I only change water when ammonia hits the 4-5PPM range. If it remains below 4, I don't do changes during the initial "cycle" process.

My latest batches of Amazonia have only spiked up to 4PPM once or twice, so water changes haven't been as frequent.


----------



## mossman77 (Aug 5, 2019)

My ammonia is only reaching 1ppm to 1.5ppm. However, it was my understanding that the frequent water changes with Amazonia are to dilute the abundance of nutrients that release into the water column for the first few weeks. I'm not concerned with cycling the tank. I'll be adding cycled media from another tank once the time comes to add fish and shrimp.
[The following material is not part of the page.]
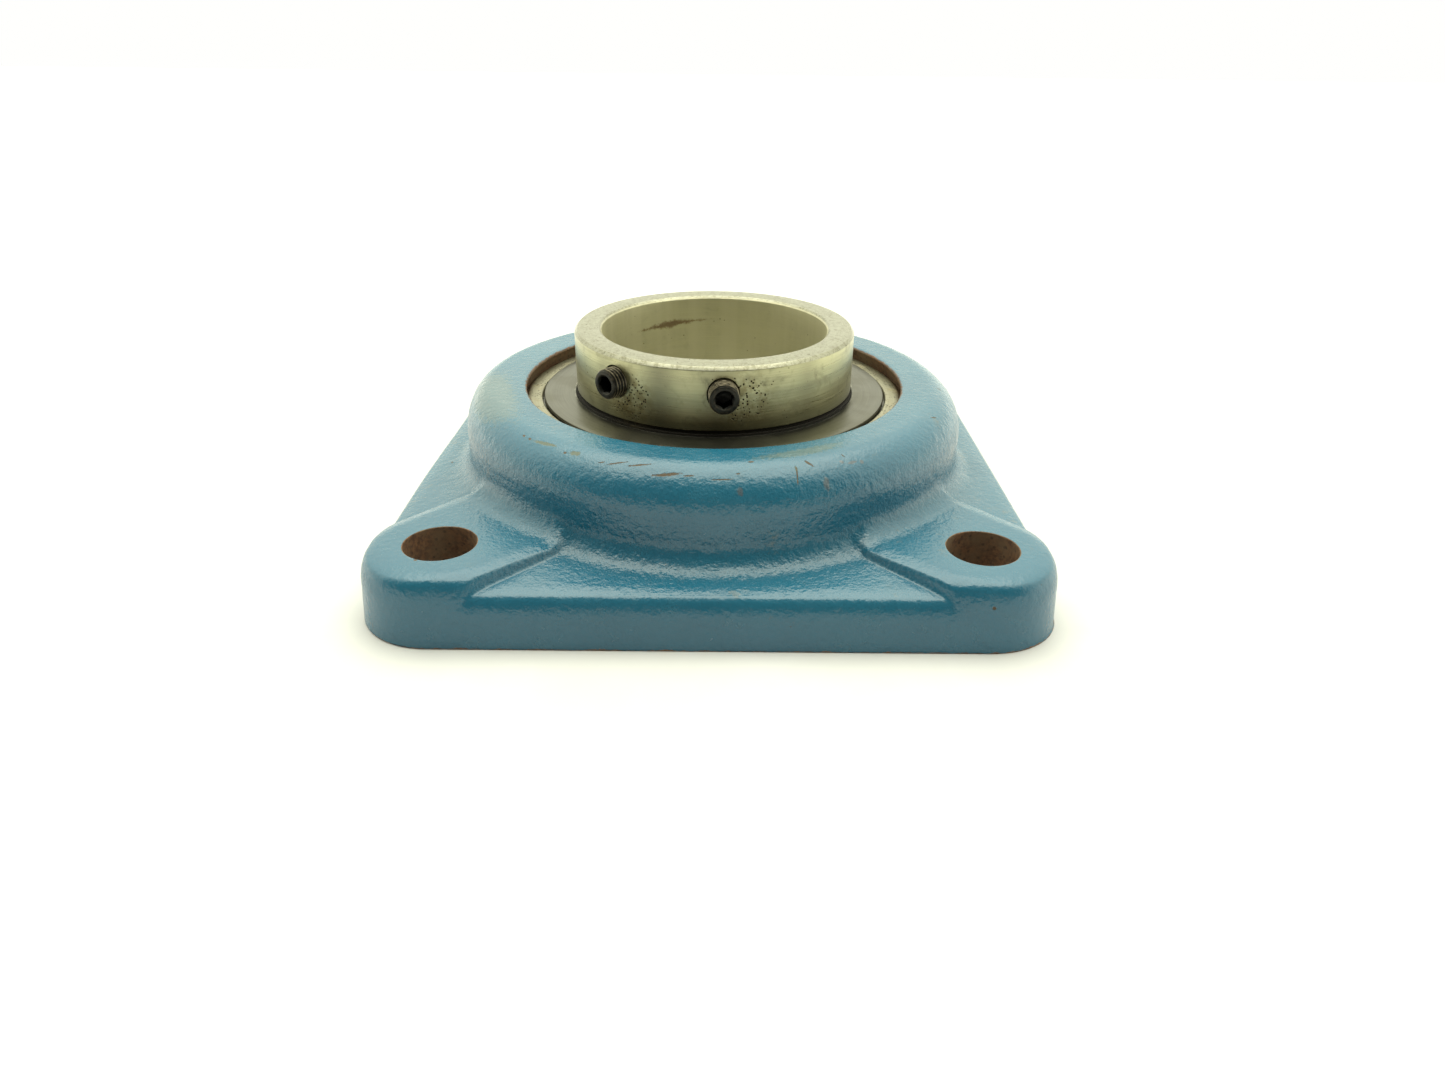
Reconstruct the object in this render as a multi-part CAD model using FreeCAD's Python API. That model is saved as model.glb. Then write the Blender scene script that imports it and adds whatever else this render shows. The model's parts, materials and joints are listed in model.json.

That being said, should I even be concerned with the exact ammonia level and instead monitor the TDS? I'll continue to add Prime at each water change and every 48 hours to detoxify ammonia and nitrite to preserve the BB.

According to the ADA website, the purpose of the frequent water changes is to dilute the excessive amount of humid acid contained in the soil. Keeping ammonia under control is secondary and is part of setting up a new tank (we all know this). Thus, since I have no idea how to measure the level of humid acid, I'll just stick to the recommended WC schedule for four weeks, add my mature cycled media, and call it good.


----------